- What the task requires -
Identify all lines of the data containing the string "materials" and copy them.

- Data section -
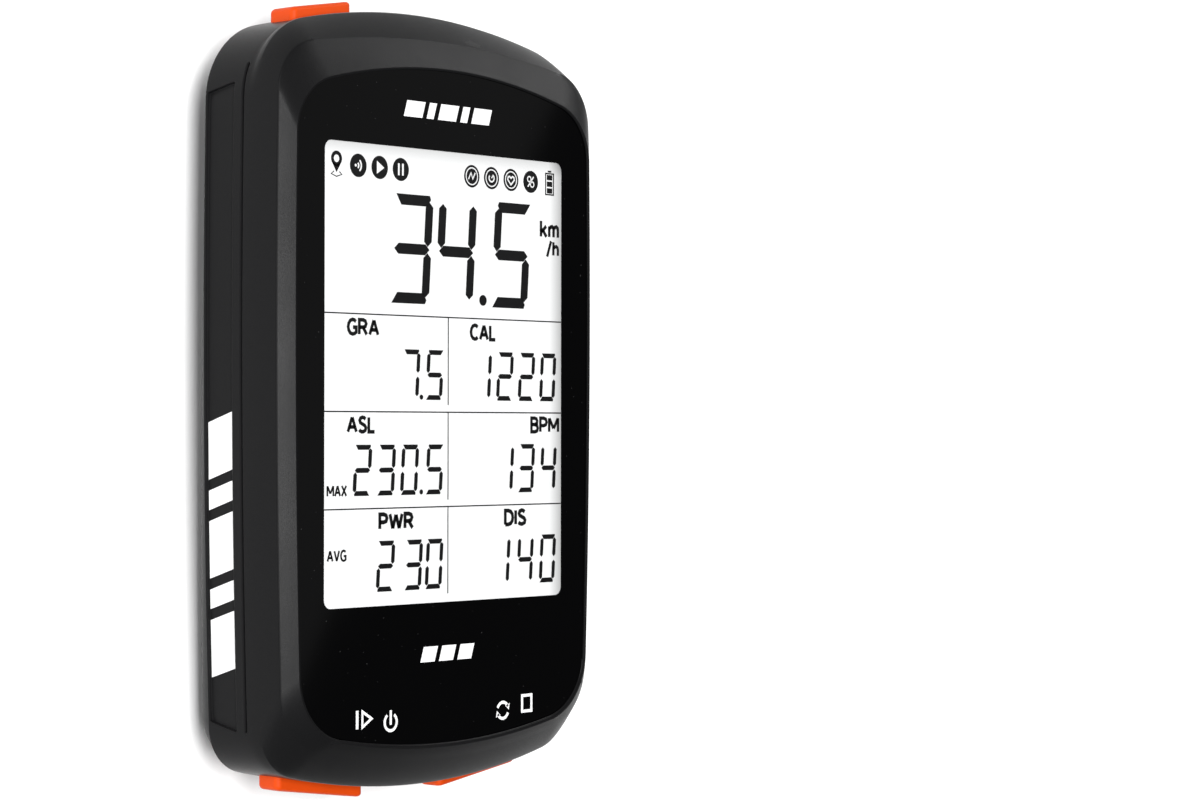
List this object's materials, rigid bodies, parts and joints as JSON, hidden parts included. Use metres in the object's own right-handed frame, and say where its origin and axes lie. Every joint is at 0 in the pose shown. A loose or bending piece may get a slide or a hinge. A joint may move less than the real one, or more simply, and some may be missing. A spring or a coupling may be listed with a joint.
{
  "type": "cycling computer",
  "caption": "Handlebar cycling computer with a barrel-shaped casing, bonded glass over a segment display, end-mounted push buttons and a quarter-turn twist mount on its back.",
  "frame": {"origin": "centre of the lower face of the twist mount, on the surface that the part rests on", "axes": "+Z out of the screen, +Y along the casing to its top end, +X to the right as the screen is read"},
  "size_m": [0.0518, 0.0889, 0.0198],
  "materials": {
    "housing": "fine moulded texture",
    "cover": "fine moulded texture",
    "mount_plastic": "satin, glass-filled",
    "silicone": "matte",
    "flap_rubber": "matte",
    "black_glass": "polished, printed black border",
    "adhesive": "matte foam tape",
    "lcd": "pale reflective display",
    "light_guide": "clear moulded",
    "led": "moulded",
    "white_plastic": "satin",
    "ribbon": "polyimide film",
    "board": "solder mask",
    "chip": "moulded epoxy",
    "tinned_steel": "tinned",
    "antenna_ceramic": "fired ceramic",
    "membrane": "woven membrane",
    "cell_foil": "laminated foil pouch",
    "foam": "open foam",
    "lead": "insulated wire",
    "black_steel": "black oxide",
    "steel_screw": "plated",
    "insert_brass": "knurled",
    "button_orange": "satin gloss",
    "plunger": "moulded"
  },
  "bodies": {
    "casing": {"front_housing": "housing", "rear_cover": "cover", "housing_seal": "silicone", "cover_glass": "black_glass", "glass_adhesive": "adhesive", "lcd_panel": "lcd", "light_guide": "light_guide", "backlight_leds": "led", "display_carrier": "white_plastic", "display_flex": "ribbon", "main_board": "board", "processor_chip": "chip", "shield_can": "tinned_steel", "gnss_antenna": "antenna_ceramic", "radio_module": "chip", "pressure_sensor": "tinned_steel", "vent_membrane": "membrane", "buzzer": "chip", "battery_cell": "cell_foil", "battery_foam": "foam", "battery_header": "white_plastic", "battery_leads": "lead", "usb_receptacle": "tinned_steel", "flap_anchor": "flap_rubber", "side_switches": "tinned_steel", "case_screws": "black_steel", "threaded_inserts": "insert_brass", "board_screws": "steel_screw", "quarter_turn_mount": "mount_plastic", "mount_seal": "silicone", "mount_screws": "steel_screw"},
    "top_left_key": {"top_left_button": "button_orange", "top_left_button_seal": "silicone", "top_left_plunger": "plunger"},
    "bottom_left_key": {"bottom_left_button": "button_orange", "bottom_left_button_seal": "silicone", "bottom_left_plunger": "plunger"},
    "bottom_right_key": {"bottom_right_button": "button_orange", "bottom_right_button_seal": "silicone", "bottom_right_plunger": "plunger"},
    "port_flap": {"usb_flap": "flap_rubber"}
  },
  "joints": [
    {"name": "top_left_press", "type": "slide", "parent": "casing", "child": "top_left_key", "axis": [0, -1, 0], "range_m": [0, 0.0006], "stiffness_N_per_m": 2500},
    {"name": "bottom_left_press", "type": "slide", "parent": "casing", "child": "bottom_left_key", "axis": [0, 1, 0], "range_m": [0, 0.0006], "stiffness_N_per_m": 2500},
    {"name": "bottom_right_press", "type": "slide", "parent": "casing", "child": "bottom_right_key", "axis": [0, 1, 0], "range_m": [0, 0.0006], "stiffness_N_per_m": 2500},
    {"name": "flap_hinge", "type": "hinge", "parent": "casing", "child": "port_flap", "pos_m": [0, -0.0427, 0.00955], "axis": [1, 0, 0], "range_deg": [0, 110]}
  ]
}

- Answer below -
List this object's materials, rigid bodies, parts and joints as JSON, hidden parts included. Use metres in the object's own right-handed frame, and say where its origin and axes lie. Every joint is at 0 in the pose shown. A loose or bending piece may get a slide or a hinge. A joint may move less than the real one, or more simply, and some may be missing. A spring or a coupling may be listed with a joint.
  "materials": {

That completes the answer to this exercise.